Some people have questioned why step 3 is necessary, and it is indeed

perfectly possible to correlate the frequencies produced by step 2. In

fact, if you do that, you get correlation coefficients (r) ranging from r =

0.397 for 212-021 to r = 0.890 for 112-002 (and note that ALL the 'r' values

are positive). Now, on this basis I think it would be perfectly fair to say

that 112-002 really is a 'strong' correlation. So, why have we been

performing step 3 at all, and getting confused over whether r = 0.3 means

anything, and also what negative values of r really mean?

The answer is that step 3 is trying to remove that part of the positive

correlation that is due to all the categories having been written in Greek.
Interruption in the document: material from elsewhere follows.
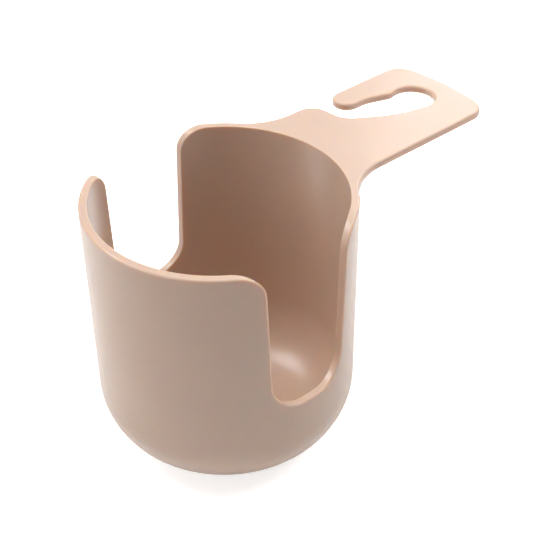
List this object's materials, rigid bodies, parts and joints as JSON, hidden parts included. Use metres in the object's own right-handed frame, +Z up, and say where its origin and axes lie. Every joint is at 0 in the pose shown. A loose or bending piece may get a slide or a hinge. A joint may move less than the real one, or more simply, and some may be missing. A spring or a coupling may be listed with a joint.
{
  "type": "car cup holder",
  "caption": "One-piece moulded cup holder with slotted sides and a flat arm that hooks over a headrest post.",
  "frame": {"origin": "middle of the flat base of the cup, on the cup's axis", "axes": "+Z up along the cup's axis, +Y from the cup towards the end of the arm, +X to the right seen from the front"},
  "size_m": [0.0837, 0.1438, 0.09],
  "materials": {
    "body_plastic": "smooth satin, pale beige"
  },
  "bodies": {
    "root": {"cup_holder": "body_plastic"}
  },
  "joints": []
}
In other words, common Greek words in one category tend to also be common in

other categories, and uncommon Greek words in one category tend to be

uncommon in other categories. As a result, there is a 'built in' positive

correlation despite different people having written (or edited) different

categories, because they all used Greek. What step 3 does is not only to

remove the 'language' positive, but in the process expand the differences

that are left to make it easier to see the remaining correlations. This is

basically what happens in the PCA (Principle Component Analysis) also

performed by Dave Gentile. As Dave reported, the 'Prin1' column in the PCA

results indicates that the biggest correlating factor is language (it's all

Greek), and only when that factor is removed can you then see other

differences. For example, once language is removed, Prin2 says that the

biggest factor determining correlations is Mark vs. non-Mark.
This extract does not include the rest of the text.